Remember the Attitude era? Then WWE 13 may well be for you. Find out why in our review.
Published on Nov 1, 2012
Heath Slater. Jinder Mahal. Justin Gabriel. Hunico. Who are these people? Weren’t they on The X Factor this year? Sadly, they’re WWE Superstars, the kind of faces that fill out the space between the CM Punks and the Randy Ortons on the roster.
They show the kind of problem WWE games have faced in recent times – there are two sets of fans to appeal to. There are the fans who stopped watching around the time The Rock first bounced off to Hollywood while keeping a distant eye on affairs, and there are the fans who have stuck with WWE through thick and thin.
There are those who know who know Hunico is and those who don’t even know how to pronounce it. What’s a development studio to do?
So standing applause to Yuke’s for solving that problem in the best way possible with Attitude Era. Effectively the career mode equivalent that replaces the ubiquitous Road To WrestleMania, Attitude Era challenges you to re-create the past rather than looking to the future.
It focuses on the rise of future stars like Triple H and Stone Cold Steve Austin, a throwback to the time when Vince McMahon became a pantomime villain for everyone to boo and grown men pretended to chop their own crotch.
Mankind, Mr Ass, Road Dogg, Bret Hart, Legion of Doom, almost everyone is here.
Road Dogg has his annoying series of punches as his signature move. You’ll remember when you see them.
It’s not just the idea that’s good but the execution. Rather than having you run through matches from days gone by, there are historical objectives that see you having to re-create exactly what happened – ending matches with chairshot disqualifications where necessary rather than going for outright wins, for example.
This along makes Attitude Era far more interesting than a cut and dry win-every-match mode, and it’s helped by the far-reaching attention to detail.
The commentary fills you in on the context of each match as though you’re back in 1997, while the Titantron videos and entrance music have been plucked directly from that era. Remember what Triple H’s music was like pre-Motörhead? You will do. He even has his old bow.
It would be nothing if the actual grappling itself wasn’t any good, but that has improved significantly on previous years. The WWE series has long been building up the complexity involved, but WWE ’13 is the first one we can remember that feels streamlined.

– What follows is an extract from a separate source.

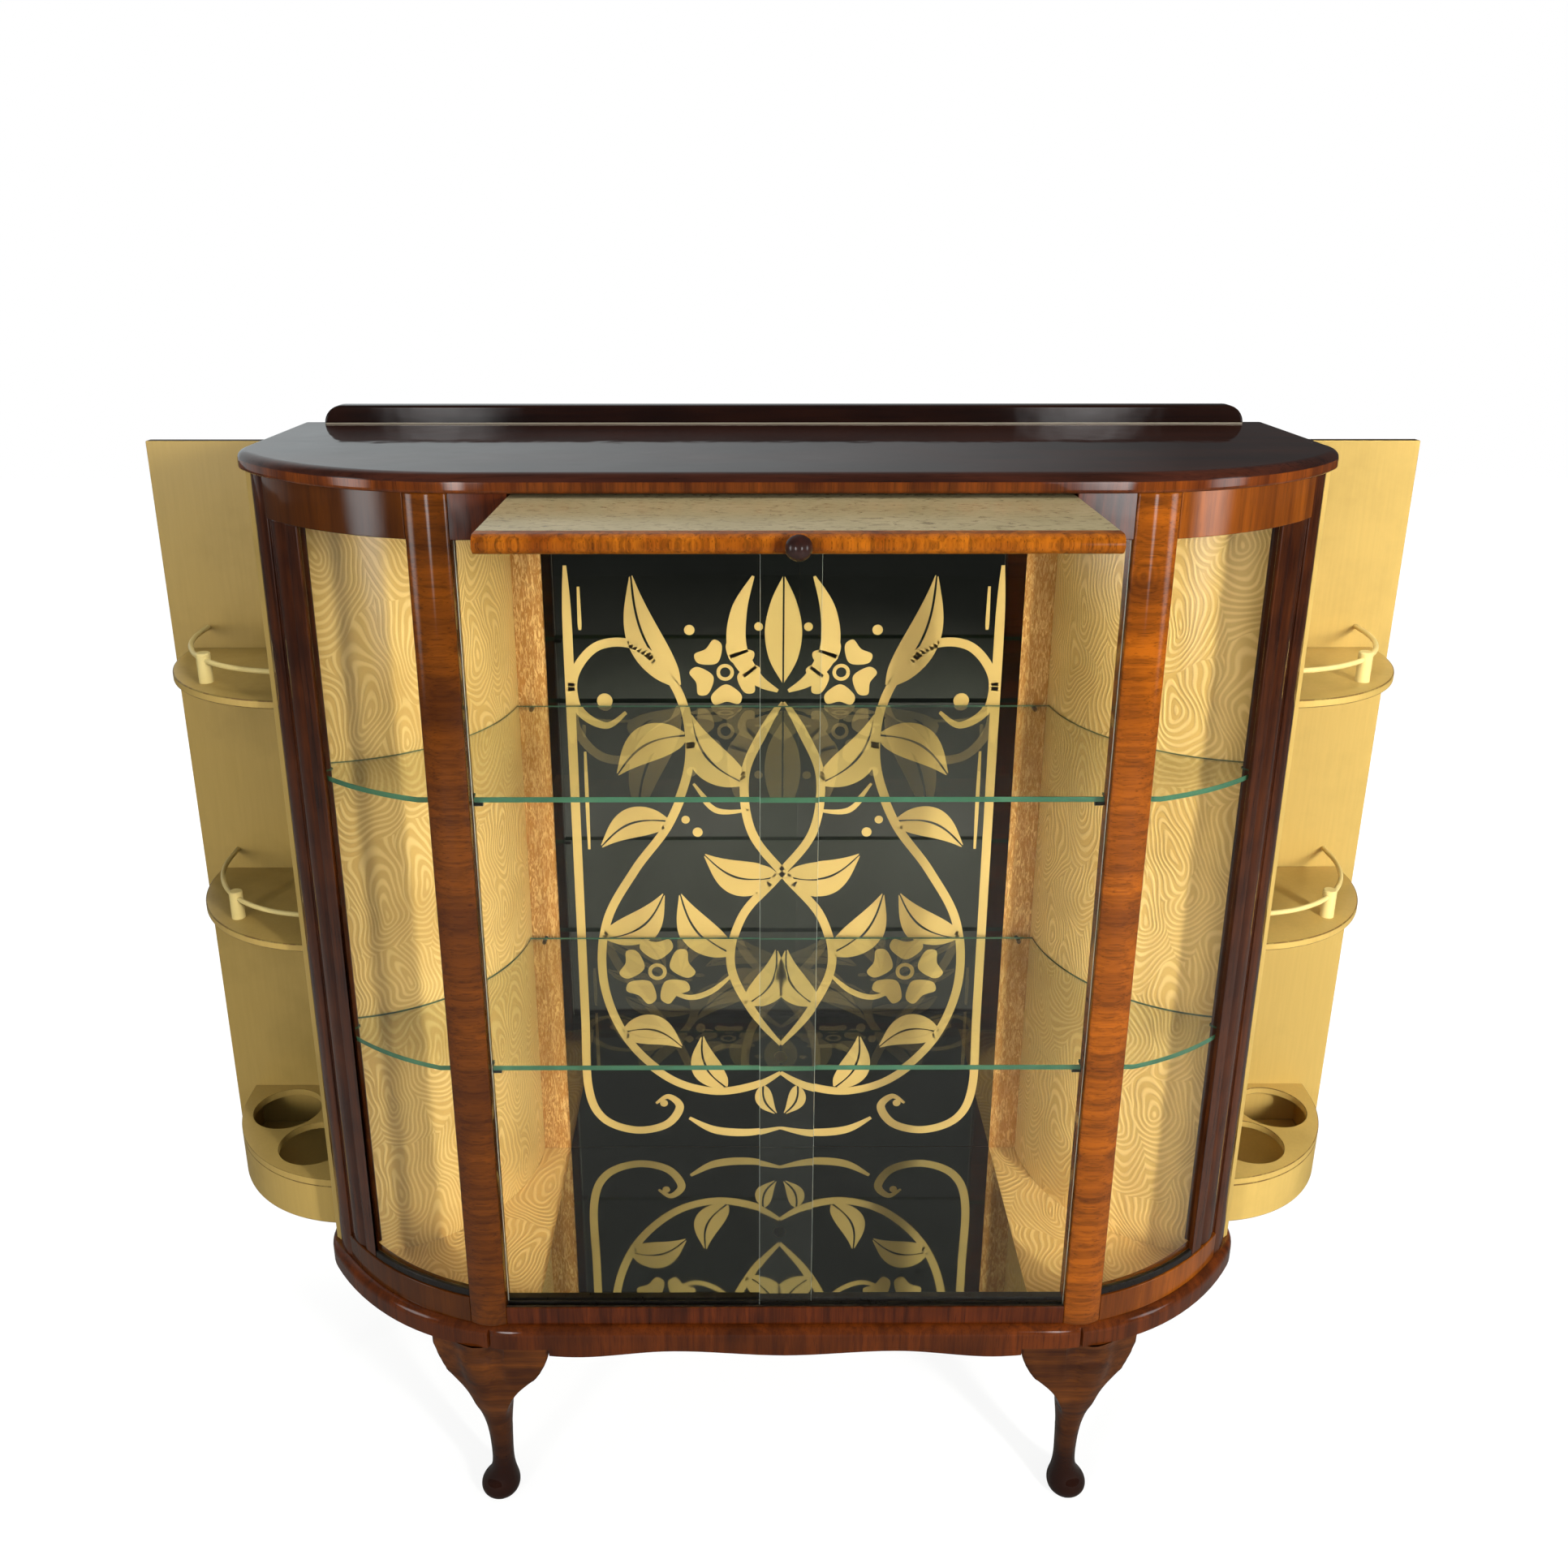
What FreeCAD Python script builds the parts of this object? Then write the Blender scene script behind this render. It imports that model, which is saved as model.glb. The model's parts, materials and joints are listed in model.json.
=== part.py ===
"""Bow-ended bar cabinet: glazed display part, pull-out serving slide and two swing-out bar wings.

Millimetres, +Z up, +Y towards the back. It is drawn with y = 0 on the front plane between the
columns and moved back on export, so that the origin lies under the middle of the whole piece.
Everything is drawn for the right-hand side and mirrored for the left. It stands as in use:
wings swung out, slide drawn out, sliding doors closed.
"""
import FreeCAD, Part
import math
import os
from FreeCAD import Vector

# Heights of the cabinet, from the floor up
LEG_HEIGHT = 222.0
BASE_THICK = 26.0
BODY_HEIGHT = 902.0
TOP_THICK = 18.0
GALLERY_HEIGHT = 20.0

# Plan of the carcass
COLUMN_GAP = 601.0
COLUMN_WIDTH = 40.0
COLUMN_CROWN = 5.0
COLUMN_SETBACK = 4.0
BODY_DEPTH = 345.0
BOW_RADIUS = 310.0
BOW_START = 15.0
BOW_END = 56.4
BOARD_OVERHANG = 9.0
BOARD_BLEND_ANGLE = 35.0
BOARD_CORNER_RADIUS = 70.0
RAIL_DEPTH = 25.0
FRAME_DEPTH = 20.0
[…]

You can target individual limbs, steal finishers, wake-up taunt and indulge in all sorts of peripheral trickery, but you can play this just using the strike and grapple buttons without feeling too overwhelmed.

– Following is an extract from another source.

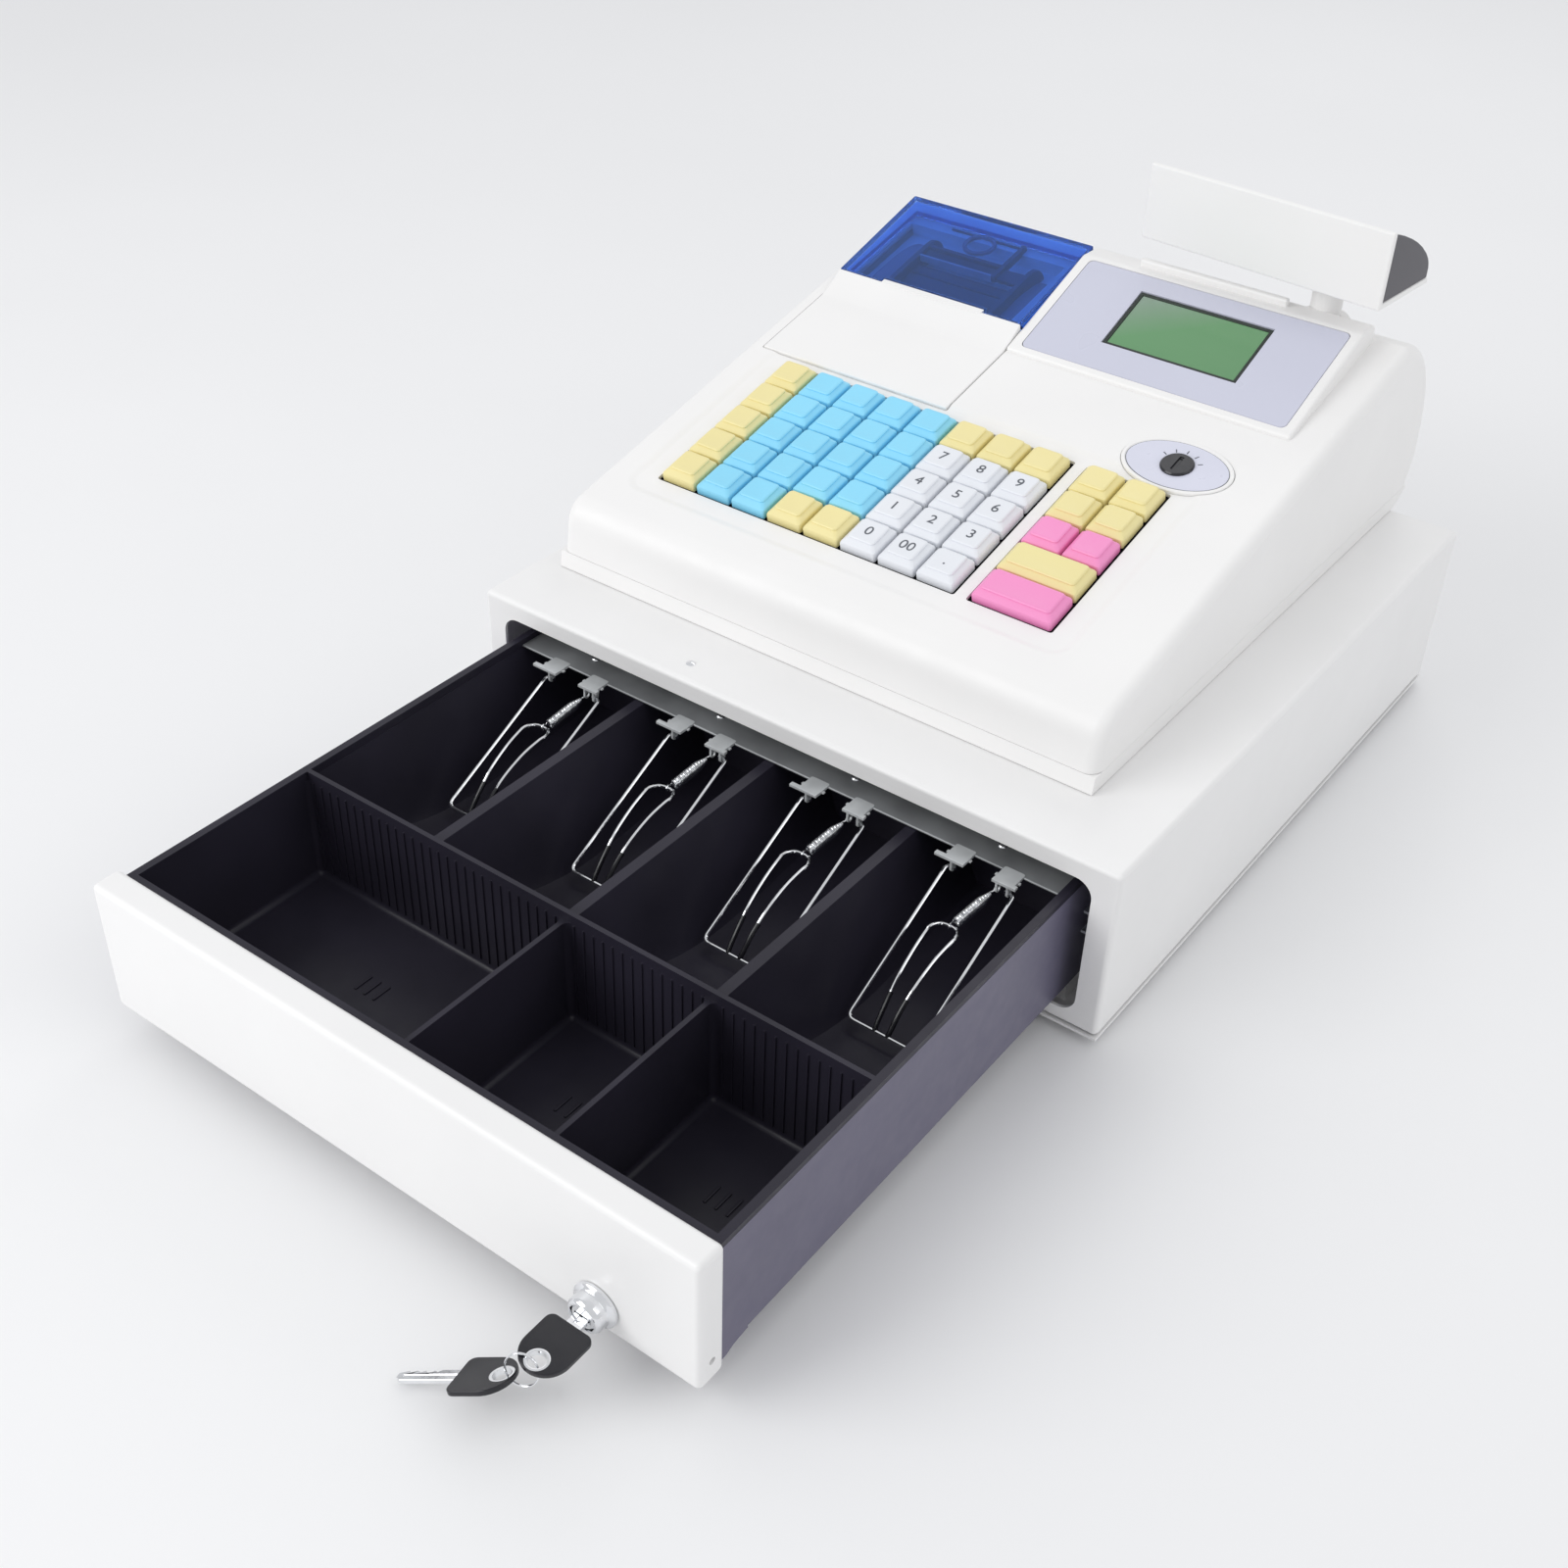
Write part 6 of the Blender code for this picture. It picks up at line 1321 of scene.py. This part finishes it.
def mode_switch():
    spot = Vector(JOINTS["mode_switch_turn"]["pos_m"])
    centre = DECK.inverted() @ spot
    levels = [(0.0, -SWITCH_SUNK)] + [(shrink, SWITCH_TOP - drop) for shrink, drop in SWITCH_EDGE_STEPS]
    rings = []
    for shrink, height in levels:
        outline = disc(centre, SWITCH_HALF_WIDTH - shrink, 72, SWITCH_HALF_HEIGHT - shrink)
        rings.append([(x, s, height) for x, s in outline])
    hole = prism(disc(centre, ROTOR_SHAFT + GAP), -OVERRUN, OVERRUN, axis=2)
    rim = shaped(loft(rings), cuts=[hole])
    inner = disc(centre, SWITCH_HALF_WIDTH - SWITCH_RIM - GAP, 72, SWITCH_HALF_HEIGHT - SWITCH_RIM - GAP)
    field = prism(inner, -SWITCH_SUNK / 2, SWITCH_TOP - SWITCH_FIELD_DROP, axis=2)
    field = shaped(field, cuts=[hole.copy()])
    line = disc(centre, SWITCH_HALF_WIDTH - SWITCH_RIM, 72, SWITCH_HALF_HEIGHT - SWITCH_RIM)
    outline = prism(line, -SWITCH_SUNK / 2, SWITCH_TOP - SWITCH_LINE_DROP, axis=2)
    outline = shaped(outline, cuts=[hole.copy()])
    parts = [(rim, 0), (outline, 2), (field, 1)]
    parts += [(mark, 2) for mark in switch_marks(centre)]
    plate = moved(merged(parts), DECK)
    finishes = [WHITE_PLASTIC, SWITCH_LILAC, INK]
    piece("switch_plate", plate, "cabinet", ["switch_escutcheon"], finishes)
    knob = lathe([
        (AXIS, -ROTOR_DEPTH), (ROTOR_SHAFT, -ROTOR_DEPTH), (ROTOR_SHAFT, 0.0), (ROTOR_RADIUS, 0.0),
        (ROTOR_RADIUS, ROTOR_PROUD - EDGE_MEDIUM), (ROTOR_RADIUS - EDGE_MEDIUM, ROTOR_PROUD),
        (AXIS, ROTOR_PROUD),
    ], at(centre), 48)
    wide, long = ROTOR_SLOT_WIDTH / 2, ROTOR_SLOT_LENGTH / 2
    slot_low = (centre.x - wide, centre.y - long, centre.z + ROTOR_PROUD - ROTOR_SLOT_DEPTH)
    slot = block(slot_low, (centre.x + wide, centre.y + long, centre.z + OVERRUN), EDGE_MEDIUM)
    knob = moved(shaped(knob, cuts=[slot]), DECK)
    piece("mode_switch_knob", knob, "mode_rotor", ["mode_switch"], [BLACK_PLASTIC])


def switch_marks(centre):
    """Plain ticks for the positions of the switch."""
    marks = []
    for angle in SWITCH_STOPS:
        turn = Matrix.Rotation(radians(-angle), 4, "Z")
        low = (-MARK_WIDTH / 2, ROTOR_RADIUS + MARK_LENGTH * 0.6, 0.0)
        high = (MARK_WIDTH / 2, ROTOR_RADIUS + MARK_LENGTH * 1.6, MARK_THICK)
        place = at((centre.x, centre.y, SWITCH_TOP - SWITCH_FIELD_DROP)) @ turn
        marks.append(moved(box(low, high), place))
    return marks


# Keyboard

def key_place(column, row):
    """The centre of a key on the deck. Columns 8 and 9 are the block on the right."""
    x = -KEY_LEFT + column * KEY_PITCH
    if column >= KEY_COLUMNS:
        x = -KEY_LEFT + KEY_BLOCK_STEP + (column - KEY_COLUMNS) * KEY_PITCH
    return x, KEY_BACK_ROW - row * KEY_ROW_PITCH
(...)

There are minor additions and tweaks that make a lot of sense. For example, submissions are the usual button-bashing tug-of-war, as both players battle to fill or deplete the Breaking Point meter.
There are promos during Attitude Era playing on the mystery and fear of Mankind.

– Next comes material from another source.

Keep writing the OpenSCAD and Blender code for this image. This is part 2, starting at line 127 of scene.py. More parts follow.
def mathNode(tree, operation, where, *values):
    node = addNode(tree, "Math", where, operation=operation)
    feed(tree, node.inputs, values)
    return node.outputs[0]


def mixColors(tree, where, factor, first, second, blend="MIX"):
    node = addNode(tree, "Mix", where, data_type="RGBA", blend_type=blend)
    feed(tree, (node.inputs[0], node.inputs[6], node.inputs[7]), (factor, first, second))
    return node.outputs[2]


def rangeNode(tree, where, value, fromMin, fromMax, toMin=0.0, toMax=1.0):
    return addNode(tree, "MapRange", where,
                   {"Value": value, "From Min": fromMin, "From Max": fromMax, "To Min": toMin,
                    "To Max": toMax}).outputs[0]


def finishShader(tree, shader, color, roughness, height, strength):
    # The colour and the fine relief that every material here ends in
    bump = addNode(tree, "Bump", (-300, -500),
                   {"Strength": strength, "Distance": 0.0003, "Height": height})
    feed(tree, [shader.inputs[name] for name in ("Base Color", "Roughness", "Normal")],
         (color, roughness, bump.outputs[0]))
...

Yet the difference now is that if the player trapped in the submission manages to break out, it’s a reversal rather than the attacker meekly letting go of the hold.
It was one of those weird logical inconsistencies that never made sense in previous games – why would the guy applying the submission hold just let go? – and now the onus is on the wrestler applying the submission hold to let go before he gets hit with a reversal.
Another nice addition is that you can hit opponents into the ropes or turnbuckles for extra grapple moves without having to throw them there, likewise for other areas around the ring like commentary tables.
It’s a smart idea because now you feel as though you’re getting a lot out of the game without having to get too tangled up with the buttons.
Discovering the context sensitive moves is a big part of the appeal of the WWE games, so making it easier to do so is big plus. The grappling is still marred by awkward animation transitions and the odd collision detection glitch, but overall, this is a huge step in the right direction.
The only major problem that WWE ’13 has is one that runs through every game mode – countering. When your opponent gets on top of you, the constant knockdowns and lengthy animations mean your only way to fight back and break momentum is to get the right timing for counters.
Remember when piledrivers were allowed in WWE? Mankind does.
In theory, this is quite easy; you just need to press the right trigger at the right time, with messages telling you if your timing is too early or late.
In practice, while the timing is consistent with the animation, there’s no way of telling when your opponent will actually go for moves, so attempting counters is actually a fairly depressing and will-sapping exercise in clunking the right trigger until you get lucky.
On harder difficulties, any move you go for then tends to end up being reversed right away, leaving you fishing for a lucky counter again. It’s incredibly frustrating.
WWE ’13 gets away with that problem because of the nostalgia-infused Attitude Era mode and the significant progress shown elsewhere. It’s a little frustrating and annoying at times, but overall, the series is finally back to being fun to play.
And that’s the bottom line because Hunico said so! That’s his catchphrase, right? It’s not? Sigh.
7.9 / 10
9.1 / 10
7.4 / 10
8.3 / 10
7.7 / 10
7.6 / 10
Thanks to the Attitude Era and the improved grappling powering it, WWE ’13 will tickle you with nostalgia before slapping you with its frustrating countering system.